= Amadas =

Medieval English chivalric romance

Amadas, or Sir Amadace, is a medieval English chivalric romance, one of the rare ones for which there is neither a known nor a conjectured French original, like Sir Eglamour of Artois. The hero shares a name but no more with the romance Amadas et Ydoine.

==Manuscripts==
The tale is found in two medieval manuscripts: National Library of Scotland MS Advocates 19.3.1, dating to the late-fifteenth century and the slightly earlier Taylor MS 9, otherwise known as MS Ireland Blackburn in the Robert H Taylor Collection, Princeton University Libraries, dating to the mid-fifteenth century. Both manuscripts are incomplete, missing the opening lines of the poem.

==Synopsis==
Sir Amadas wastes his property in generosity. He behaves like what a knight is expected to under the chivalric code, but he is too polite for his own good. The alternative of leaving the aristocracy and freeing himself from its expectations is unavailable to him because the amount of money he has left is exactly equal to the minimum amount necessary and sufficient to render someone of his pedigree part of the aristocratic class. He eventually finds a chapel whose rules forbid a deceased person to be buried until that person's debts are paid and that has a man's body pending burial for that reason; he spends his last coin to pay the man's debts. He meets with a white knight and, wishing to go on adventures with him, promises him half of the gains from doing so in exchange for his cooperation. The two are successful, winning lands, wealth, and the hand in marriage of a princess, with whom Amadas fathers a child. His companion demands the promised half of his reward: half of each of the princess and her and Amadas' child. When Amadas announces his willingness to comply and prepares to cut the princess and their child in half, the knight stops him and reveals that he is the man whose debts Amadas paid.

==Motifs==

The white knight is the folkloric figure Grateful dead, and while touched with romance, the chief intent is clearly moral, to demonstrate that generosity, even to the dead, never goes unrewarded. However, the emphasis on the monetary aspects cloud this ideal.

The practice of not allowing a corpse to be buried without its debts being paid is of long standing. The romance cleaves faithfully to the traditional story, lending itself simplicity.

The figure of the Spendthrift Knight probably influenced the like figure in Sir Cleges.

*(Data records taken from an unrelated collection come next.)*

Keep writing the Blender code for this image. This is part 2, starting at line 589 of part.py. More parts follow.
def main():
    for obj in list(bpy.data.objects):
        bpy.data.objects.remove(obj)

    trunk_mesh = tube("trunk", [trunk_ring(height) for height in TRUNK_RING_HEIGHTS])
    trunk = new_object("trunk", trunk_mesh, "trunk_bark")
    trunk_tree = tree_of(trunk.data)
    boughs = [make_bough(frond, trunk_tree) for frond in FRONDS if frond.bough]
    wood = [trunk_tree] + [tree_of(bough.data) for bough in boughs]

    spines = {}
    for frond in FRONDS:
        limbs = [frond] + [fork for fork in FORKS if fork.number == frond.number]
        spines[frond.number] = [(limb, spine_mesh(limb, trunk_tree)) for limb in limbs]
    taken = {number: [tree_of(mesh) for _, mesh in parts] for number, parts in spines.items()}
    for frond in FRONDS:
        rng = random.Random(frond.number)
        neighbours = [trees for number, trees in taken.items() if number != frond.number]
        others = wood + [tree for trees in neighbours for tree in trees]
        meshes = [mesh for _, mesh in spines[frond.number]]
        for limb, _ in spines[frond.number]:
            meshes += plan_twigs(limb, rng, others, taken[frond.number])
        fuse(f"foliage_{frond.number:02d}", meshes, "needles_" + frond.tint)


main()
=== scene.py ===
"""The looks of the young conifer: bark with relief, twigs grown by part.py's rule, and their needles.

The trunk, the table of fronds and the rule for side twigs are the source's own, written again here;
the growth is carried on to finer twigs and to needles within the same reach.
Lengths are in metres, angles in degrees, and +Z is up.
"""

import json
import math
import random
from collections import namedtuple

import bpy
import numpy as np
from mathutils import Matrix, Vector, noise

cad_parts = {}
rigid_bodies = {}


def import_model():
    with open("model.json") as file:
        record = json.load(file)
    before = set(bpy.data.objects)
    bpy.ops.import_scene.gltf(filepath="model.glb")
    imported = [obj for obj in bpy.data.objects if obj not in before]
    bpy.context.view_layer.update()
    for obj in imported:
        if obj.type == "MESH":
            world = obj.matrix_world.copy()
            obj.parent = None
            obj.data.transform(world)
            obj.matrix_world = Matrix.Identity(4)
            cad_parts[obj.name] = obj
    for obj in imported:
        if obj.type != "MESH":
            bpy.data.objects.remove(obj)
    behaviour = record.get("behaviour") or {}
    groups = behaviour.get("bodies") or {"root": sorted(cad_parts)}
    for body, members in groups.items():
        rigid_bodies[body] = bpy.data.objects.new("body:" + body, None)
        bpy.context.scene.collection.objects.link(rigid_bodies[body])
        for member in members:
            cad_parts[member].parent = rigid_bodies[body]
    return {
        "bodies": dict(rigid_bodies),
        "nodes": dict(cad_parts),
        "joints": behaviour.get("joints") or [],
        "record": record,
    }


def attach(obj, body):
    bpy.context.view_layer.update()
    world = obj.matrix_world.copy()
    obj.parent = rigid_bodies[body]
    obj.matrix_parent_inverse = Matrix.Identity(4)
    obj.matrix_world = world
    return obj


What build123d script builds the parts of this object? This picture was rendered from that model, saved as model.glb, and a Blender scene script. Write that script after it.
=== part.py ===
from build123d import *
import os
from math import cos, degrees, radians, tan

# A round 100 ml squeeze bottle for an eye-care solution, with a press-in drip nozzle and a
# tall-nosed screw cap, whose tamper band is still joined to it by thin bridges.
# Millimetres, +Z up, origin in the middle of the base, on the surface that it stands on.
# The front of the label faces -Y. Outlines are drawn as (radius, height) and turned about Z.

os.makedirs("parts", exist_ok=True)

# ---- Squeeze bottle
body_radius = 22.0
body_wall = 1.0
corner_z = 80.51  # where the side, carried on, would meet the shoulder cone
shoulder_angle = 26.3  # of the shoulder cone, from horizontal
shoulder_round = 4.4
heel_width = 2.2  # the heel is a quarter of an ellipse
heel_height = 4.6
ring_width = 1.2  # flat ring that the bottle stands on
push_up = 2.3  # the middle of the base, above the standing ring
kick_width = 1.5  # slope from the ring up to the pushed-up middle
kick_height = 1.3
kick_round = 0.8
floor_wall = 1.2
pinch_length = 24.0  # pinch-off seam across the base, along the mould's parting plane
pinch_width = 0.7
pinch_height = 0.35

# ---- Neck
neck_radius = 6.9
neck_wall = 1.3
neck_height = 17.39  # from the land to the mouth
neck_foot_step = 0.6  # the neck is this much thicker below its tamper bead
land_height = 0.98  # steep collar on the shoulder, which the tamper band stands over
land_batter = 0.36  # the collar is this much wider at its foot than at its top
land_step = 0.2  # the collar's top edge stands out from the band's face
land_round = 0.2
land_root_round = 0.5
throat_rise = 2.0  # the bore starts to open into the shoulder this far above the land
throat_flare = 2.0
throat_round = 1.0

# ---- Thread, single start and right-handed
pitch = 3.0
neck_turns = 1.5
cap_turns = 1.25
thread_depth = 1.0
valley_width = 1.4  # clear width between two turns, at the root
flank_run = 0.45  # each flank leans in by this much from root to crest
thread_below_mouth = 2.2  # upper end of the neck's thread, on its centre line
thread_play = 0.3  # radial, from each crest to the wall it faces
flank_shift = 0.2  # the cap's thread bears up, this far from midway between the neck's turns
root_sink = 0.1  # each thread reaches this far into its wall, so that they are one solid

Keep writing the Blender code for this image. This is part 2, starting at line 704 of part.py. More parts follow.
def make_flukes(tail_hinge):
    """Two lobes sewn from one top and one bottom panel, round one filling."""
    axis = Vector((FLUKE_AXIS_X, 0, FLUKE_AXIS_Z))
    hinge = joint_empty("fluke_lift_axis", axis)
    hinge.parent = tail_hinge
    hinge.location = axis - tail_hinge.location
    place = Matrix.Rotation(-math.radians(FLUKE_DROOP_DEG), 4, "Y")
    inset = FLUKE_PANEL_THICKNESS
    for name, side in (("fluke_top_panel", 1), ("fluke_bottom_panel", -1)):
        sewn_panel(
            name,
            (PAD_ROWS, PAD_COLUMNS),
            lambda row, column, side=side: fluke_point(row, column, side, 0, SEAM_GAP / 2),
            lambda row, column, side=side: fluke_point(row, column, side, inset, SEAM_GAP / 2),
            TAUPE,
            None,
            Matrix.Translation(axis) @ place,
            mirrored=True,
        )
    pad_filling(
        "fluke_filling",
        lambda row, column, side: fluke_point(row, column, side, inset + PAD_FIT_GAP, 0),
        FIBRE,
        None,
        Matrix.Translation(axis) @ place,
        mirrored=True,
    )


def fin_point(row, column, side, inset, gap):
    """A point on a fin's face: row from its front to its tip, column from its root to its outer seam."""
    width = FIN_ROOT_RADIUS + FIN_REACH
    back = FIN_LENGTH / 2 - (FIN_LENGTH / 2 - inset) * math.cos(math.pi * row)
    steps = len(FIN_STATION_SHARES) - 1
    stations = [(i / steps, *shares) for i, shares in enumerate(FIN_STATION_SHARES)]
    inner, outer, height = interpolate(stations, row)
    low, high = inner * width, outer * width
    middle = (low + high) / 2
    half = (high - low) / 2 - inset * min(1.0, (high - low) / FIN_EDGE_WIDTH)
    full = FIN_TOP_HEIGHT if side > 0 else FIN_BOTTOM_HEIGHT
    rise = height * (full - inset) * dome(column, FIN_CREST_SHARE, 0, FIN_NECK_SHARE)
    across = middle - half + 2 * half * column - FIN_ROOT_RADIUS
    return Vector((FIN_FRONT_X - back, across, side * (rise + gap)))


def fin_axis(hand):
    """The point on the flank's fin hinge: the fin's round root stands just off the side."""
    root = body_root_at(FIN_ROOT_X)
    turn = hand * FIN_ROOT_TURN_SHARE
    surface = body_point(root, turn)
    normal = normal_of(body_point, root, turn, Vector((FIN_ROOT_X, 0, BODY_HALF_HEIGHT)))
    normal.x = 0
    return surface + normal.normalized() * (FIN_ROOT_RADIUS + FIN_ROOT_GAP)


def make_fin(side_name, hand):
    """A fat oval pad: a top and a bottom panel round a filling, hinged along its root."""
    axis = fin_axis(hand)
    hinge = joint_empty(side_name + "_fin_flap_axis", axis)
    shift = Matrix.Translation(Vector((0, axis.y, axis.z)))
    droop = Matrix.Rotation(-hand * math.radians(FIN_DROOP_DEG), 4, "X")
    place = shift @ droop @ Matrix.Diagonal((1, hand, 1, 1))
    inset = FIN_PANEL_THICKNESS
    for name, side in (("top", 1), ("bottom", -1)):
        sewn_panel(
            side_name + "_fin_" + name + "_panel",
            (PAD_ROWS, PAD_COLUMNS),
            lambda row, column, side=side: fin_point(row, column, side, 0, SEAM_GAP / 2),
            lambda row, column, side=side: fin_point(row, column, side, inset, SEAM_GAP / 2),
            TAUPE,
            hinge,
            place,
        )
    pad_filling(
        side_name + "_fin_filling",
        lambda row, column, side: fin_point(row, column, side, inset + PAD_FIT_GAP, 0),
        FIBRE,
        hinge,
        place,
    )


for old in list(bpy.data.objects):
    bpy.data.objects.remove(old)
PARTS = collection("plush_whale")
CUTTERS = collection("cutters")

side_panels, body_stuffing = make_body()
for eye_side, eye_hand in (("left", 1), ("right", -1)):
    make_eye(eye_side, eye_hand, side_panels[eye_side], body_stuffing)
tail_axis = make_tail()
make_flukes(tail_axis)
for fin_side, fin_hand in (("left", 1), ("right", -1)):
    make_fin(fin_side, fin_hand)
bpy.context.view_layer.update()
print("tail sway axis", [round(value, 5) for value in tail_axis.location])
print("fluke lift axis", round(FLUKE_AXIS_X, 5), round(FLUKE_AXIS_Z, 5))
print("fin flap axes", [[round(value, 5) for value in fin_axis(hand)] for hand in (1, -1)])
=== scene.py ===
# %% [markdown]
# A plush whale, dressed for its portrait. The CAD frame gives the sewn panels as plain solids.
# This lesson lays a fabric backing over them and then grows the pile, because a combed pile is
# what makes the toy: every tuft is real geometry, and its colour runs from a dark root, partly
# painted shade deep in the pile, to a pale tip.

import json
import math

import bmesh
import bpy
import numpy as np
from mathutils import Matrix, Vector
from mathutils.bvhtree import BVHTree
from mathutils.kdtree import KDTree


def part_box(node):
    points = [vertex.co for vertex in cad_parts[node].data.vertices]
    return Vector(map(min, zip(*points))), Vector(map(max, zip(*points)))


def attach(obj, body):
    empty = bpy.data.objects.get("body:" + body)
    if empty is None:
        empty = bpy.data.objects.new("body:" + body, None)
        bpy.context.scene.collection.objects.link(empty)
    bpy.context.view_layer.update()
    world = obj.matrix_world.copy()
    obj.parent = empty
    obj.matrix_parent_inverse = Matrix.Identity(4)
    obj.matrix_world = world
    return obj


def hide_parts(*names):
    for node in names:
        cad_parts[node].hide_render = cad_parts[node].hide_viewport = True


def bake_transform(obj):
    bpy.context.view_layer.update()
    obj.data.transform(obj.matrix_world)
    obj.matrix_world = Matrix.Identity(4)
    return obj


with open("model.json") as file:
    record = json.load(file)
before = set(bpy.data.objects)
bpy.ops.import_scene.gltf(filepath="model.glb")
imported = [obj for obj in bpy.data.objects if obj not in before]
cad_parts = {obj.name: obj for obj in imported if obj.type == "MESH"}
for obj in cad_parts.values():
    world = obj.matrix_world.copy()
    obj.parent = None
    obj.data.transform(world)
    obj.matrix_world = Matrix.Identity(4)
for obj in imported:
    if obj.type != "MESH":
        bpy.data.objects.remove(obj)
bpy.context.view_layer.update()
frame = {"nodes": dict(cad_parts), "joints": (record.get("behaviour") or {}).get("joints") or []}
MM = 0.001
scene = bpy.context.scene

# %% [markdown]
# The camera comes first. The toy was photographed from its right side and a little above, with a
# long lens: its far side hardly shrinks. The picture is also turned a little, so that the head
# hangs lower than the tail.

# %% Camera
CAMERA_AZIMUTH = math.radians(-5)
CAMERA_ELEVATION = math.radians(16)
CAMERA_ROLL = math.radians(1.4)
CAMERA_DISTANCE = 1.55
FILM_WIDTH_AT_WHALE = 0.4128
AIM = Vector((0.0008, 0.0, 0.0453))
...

The rash vow, to share everything, is also a common motifs in romance; as is common, Amadas makes it without thinking of what it will entail or setting any limits to it. This does, however, allow him to demonstrate the depths of his word's reliability.
==Similar tales==
The Italian tale La novella di Messer Dianese e di Messer Gigliotto (manuscript of the second quarter of XIV Century), which follows a similar plot, has the deceased appear in the form of a rich merchant who offers to become the knight's sponsor in a tournament where vast riches are promised to the victor, in exchange for half the rewards. However, the division, in this case, is a divide and choose offer between the riches and the wife won. After the knight chooses the wife, the merchant gives him the riches as well, before revealing his identity and vanishing.

An Uzbek folktale, Sahibjan and Ahmadjan, shares the motive of property division, including the wife (although there, the helper is a fish rescued from the net instead of a ghost). However, in addition to testing the hero, this also serves the purpose of scaring the woman into vomiting the poison she ingested earlier during a dragon's attack.